_WHAT IS REQUIRED_
Copy all lines below containing "update".

*** SOURCE MATERIAL ***

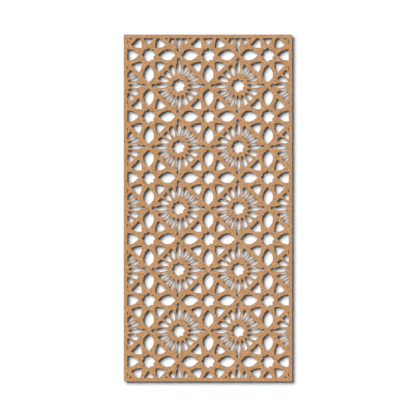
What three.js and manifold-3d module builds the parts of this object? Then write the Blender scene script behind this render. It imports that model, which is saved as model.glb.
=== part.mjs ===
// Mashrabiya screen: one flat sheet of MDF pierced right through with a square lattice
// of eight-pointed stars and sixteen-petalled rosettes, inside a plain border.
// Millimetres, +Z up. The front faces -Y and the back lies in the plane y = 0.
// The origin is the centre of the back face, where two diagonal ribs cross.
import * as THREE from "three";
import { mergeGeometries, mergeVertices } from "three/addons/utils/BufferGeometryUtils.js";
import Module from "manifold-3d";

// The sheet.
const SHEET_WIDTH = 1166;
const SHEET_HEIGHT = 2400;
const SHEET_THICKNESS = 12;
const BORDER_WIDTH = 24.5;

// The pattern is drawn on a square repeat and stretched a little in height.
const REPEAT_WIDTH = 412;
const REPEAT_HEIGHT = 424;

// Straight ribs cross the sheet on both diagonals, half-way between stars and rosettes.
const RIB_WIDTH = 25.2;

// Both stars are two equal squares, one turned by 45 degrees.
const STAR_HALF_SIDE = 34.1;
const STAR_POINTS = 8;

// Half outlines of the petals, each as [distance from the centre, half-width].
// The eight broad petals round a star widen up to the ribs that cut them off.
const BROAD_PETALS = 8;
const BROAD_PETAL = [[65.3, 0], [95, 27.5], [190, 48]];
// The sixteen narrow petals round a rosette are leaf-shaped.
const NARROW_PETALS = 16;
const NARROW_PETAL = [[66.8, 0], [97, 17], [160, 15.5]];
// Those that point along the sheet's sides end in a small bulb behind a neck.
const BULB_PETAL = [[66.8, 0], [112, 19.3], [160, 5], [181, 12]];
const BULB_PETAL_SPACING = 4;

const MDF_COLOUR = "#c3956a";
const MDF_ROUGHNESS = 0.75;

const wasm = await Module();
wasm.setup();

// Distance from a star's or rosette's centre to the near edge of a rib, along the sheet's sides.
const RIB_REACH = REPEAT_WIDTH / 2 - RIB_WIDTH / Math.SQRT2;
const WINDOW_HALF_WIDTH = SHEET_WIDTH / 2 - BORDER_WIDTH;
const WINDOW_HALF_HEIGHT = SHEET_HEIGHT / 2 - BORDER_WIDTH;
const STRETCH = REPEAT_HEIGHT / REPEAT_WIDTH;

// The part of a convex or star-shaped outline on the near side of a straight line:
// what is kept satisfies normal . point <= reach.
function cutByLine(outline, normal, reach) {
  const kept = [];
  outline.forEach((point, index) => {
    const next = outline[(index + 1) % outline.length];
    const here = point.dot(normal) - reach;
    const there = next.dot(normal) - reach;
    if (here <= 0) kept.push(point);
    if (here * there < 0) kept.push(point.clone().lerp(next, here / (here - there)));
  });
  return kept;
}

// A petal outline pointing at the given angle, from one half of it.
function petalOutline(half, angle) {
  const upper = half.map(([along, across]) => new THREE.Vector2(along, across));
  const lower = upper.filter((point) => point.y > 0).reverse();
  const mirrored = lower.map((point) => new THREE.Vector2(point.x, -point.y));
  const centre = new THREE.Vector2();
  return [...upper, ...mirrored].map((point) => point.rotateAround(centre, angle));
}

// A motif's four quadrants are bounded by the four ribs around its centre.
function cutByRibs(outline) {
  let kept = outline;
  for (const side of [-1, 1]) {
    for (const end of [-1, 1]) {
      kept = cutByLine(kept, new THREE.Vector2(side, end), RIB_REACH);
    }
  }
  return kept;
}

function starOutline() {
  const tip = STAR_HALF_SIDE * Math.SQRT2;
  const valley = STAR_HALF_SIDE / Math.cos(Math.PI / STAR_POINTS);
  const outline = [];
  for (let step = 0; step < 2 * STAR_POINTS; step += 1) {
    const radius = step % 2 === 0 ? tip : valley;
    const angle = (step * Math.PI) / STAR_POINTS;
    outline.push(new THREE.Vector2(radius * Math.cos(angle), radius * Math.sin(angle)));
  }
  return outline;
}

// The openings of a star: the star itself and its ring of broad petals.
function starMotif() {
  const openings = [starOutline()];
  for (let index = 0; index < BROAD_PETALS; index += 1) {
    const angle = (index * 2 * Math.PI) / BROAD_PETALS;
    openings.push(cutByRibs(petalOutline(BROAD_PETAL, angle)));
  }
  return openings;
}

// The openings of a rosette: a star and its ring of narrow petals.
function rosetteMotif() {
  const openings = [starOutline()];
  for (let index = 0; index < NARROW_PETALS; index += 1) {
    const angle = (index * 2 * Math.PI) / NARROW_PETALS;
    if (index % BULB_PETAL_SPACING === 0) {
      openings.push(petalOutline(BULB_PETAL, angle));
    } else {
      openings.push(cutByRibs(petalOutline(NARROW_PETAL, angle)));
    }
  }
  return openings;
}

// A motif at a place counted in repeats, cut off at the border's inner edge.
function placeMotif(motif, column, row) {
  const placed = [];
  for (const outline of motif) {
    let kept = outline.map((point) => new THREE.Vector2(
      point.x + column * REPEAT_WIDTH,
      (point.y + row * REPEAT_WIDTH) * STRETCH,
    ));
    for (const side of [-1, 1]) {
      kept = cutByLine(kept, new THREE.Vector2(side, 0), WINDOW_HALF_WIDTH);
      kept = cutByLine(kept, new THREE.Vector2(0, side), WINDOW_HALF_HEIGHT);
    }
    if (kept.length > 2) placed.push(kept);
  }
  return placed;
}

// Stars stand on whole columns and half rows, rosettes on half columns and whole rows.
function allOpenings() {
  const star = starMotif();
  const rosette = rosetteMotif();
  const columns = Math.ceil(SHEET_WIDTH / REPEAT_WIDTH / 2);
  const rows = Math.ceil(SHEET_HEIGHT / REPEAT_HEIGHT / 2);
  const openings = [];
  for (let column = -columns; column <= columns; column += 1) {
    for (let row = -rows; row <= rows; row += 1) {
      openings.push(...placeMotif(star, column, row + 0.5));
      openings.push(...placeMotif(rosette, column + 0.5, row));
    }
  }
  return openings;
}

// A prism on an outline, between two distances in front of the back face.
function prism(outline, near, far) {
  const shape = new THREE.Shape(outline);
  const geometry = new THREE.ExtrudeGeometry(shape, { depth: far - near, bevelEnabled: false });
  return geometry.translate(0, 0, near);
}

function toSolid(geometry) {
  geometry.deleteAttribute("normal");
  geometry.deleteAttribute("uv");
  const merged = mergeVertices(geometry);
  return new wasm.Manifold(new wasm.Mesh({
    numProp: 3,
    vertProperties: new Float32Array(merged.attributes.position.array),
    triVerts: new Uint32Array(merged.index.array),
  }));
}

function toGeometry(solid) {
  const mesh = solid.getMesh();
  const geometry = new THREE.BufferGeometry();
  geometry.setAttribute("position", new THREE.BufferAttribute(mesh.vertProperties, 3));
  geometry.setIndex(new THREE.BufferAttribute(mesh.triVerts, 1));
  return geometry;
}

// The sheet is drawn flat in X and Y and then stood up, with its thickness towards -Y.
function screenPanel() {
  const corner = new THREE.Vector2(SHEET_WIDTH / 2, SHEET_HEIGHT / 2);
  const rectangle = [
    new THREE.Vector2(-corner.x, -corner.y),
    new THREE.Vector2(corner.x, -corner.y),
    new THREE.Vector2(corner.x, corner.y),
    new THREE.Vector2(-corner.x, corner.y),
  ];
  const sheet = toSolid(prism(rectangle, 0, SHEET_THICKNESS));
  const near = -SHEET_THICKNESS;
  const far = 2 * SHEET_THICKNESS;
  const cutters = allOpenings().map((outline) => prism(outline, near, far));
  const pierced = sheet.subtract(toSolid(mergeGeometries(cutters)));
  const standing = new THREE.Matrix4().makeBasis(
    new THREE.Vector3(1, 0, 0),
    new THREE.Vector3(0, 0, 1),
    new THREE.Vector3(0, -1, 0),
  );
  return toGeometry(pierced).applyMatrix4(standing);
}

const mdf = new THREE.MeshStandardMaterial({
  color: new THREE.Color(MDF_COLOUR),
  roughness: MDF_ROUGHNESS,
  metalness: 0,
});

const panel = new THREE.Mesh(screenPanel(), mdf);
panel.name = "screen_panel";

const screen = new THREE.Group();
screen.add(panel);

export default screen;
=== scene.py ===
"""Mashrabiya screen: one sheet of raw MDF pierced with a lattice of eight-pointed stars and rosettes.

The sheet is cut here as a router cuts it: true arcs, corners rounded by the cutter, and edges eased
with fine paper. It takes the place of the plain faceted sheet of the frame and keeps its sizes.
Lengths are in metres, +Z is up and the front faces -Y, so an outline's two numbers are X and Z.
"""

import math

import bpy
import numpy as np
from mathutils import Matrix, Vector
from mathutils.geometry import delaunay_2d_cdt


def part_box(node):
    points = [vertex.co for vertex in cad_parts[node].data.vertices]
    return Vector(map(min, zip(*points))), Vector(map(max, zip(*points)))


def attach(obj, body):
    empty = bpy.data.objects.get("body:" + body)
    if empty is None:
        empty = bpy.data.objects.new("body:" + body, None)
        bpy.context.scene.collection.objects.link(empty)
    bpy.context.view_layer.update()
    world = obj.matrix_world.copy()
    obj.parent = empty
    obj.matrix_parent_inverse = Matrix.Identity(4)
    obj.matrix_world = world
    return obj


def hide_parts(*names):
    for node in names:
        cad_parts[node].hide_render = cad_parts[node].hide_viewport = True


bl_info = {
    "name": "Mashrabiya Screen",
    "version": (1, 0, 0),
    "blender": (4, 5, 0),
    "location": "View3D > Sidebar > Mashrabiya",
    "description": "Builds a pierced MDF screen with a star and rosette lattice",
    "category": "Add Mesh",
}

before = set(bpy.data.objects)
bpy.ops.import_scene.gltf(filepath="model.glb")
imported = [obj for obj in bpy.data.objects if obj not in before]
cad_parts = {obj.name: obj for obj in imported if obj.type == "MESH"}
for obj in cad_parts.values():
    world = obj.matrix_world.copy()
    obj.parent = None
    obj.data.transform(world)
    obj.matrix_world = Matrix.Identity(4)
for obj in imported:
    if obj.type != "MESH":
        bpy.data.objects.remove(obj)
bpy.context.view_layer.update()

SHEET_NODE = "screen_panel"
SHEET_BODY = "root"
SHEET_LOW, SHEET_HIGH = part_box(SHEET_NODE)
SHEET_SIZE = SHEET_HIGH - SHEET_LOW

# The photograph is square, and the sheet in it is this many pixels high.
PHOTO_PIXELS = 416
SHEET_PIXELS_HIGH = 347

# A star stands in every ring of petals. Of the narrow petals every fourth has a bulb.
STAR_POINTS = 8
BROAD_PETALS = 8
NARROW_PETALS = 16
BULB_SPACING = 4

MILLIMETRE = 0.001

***

_ANSWER TO THIS TASK_
    bpy.context.view_layer.update()
bpy.context.view_layer.update()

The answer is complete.